Second, to avoid further unnecessary conflicts, the teacher must be introduced to the general community and be fully briefed about it prior to the teaching period. All measures to achieve a level of understanding needed to have them co-exist with the children’s future in mind must be taken.

Third, Alawon would certainly come as a culture shock to anybody, even from somebody who came from the same province. Alawon is a special case especially with the sheer distance of the community. Even the eldest son of Lito says that after living there for all his life, he’s still not used to how far Alawon is. The teacher’s needs must be well taken care of so that she can be productive. This means books are needed, chalk, more visual aids as well as personal needs, and anything else that will make her teaching more efficient.

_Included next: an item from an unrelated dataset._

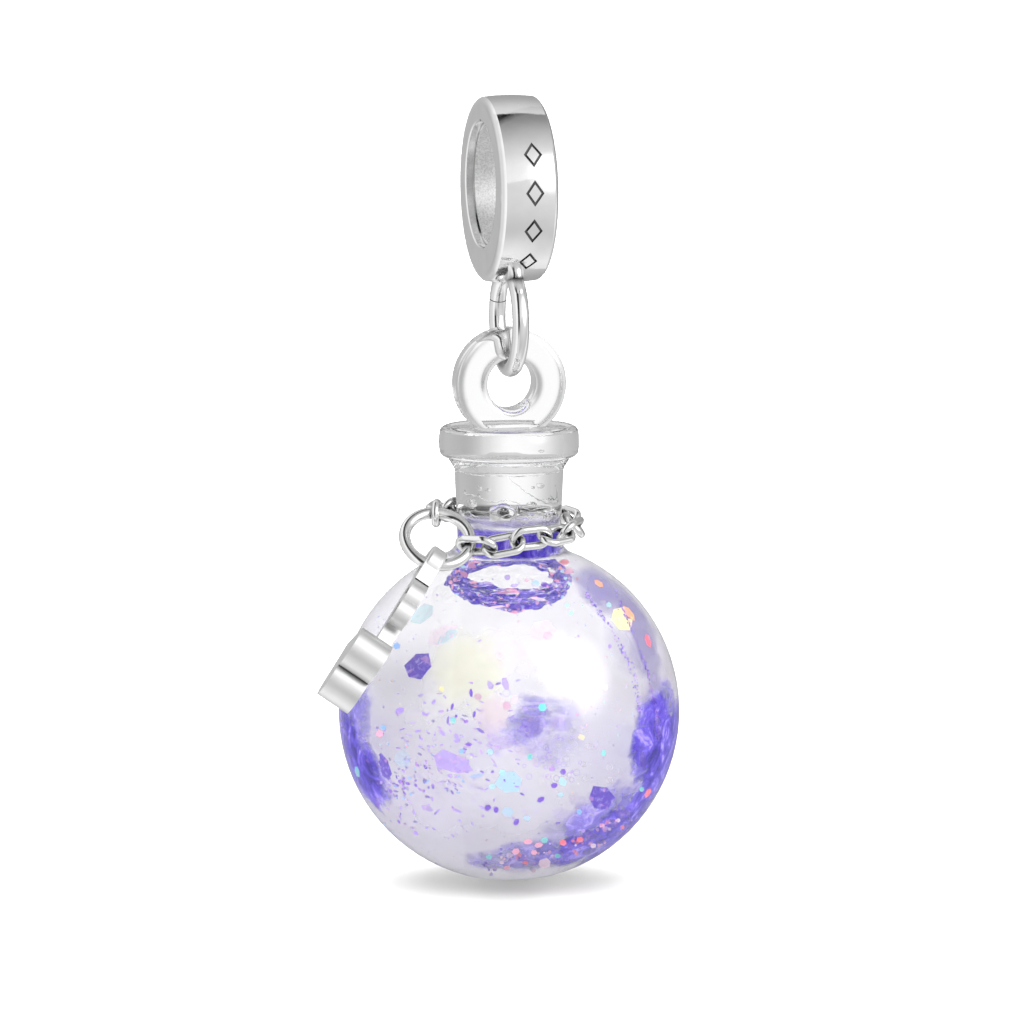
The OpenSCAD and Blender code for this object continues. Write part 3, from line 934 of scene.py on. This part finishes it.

When we arrived at the community center where the school is, there were only three siblings in the area, they where staring at the ground, digging it for a past time. Some other kids were in the site of the bridge construction, especially three of Lito’s daughters. According to them, they go there everyday to collect firewood. When we went home again, most of the older boys in the community are in the bridge construction site also, climbing up dangerously on the unfinished bridge posts. As I see one kid tending the cow, while I was having a class, it occurred to me that these kids need to do something more and learn more in their young life.

Before we left Sarino, he told us that it I his sincere hope that there will be a teacher for the school. If none, he wishes that JTS can provide. After all, he said, it is because of the JTS that there is a school - he’s then hoping that it will also be because of JTS that the school will be of use.